#### [TASK DIRECTIONS]
Repeat only the lines running from the beginning of the material through the line that contains "# Materials".

#### [DATASET SECTION]
▽
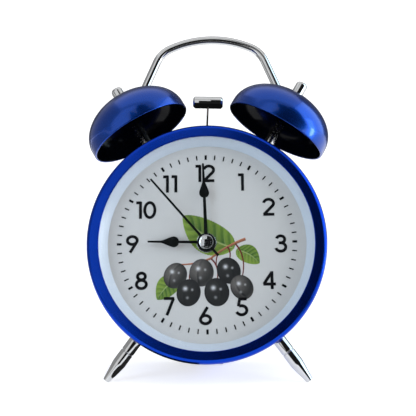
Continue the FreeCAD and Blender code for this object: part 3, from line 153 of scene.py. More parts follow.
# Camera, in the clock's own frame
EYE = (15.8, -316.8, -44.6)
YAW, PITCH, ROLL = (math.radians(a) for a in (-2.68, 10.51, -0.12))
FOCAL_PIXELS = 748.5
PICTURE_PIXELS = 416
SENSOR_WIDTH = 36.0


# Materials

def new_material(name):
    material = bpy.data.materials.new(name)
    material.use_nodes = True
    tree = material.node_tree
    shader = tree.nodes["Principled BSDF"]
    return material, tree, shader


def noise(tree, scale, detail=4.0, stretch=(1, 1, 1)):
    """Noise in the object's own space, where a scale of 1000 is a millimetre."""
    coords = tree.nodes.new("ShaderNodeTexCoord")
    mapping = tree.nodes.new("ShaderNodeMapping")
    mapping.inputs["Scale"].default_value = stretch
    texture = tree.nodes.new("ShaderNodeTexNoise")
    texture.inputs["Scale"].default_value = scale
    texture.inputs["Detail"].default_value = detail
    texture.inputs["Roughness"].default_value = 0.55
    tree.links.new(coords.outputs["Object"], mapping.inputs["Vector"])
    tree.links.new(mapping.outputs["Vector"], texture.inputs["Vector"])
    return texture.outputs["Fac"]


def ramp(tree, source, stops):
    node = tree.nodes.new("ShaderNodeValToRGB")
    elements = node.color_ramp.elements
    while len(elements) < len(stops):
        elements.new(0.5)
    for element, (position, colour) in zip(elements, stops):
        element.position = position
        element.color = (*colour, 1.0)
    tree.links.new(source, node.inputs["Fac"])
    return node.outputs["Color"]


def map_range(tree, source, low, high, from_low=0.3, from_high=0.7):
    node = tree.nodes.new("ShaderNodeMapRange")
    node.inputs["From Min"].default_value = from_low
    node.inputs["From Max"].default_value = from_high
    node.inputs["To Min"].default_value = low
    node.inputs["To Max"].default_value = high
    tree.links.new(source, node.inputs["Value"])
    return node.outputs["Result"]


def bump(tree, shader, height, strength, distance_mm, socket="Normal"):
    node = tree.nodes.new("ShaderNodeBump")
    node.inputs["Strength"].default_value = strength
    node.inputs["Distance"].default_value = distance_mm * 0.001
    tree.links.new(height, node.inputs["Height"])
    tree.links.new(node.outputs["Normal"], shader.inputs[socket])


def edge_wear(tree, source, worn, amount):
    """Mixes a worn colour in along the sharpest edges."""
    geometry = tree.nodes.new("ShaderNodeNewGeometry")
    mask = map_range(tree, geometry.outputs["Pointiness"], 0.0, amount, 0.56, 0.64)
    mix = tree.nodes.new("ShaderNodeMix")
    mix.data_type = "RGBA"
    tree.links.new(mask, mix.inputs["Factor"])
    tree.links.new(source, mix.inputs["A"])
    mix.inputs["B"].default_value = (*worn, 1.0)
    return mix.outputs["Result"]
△
#### [EXERCISE RESULT]
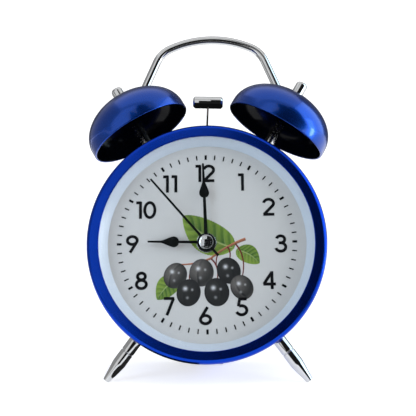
Continue the FreeCAD and Blender code for this object: part 3, from line 153 of scene.py. More parts follow.
# Camera, in the clock's own frame
EYE = (15.8, -316.8, -44.6)
YAW, PITCH, ROLL = (math.radians(a) for a in (-2.68, 10.51, -0.12))
FOCAL_PIXELS = 748.5
PICTURE_PIXELS = 416
SENSOR_WIDTH = 36.0


# Materials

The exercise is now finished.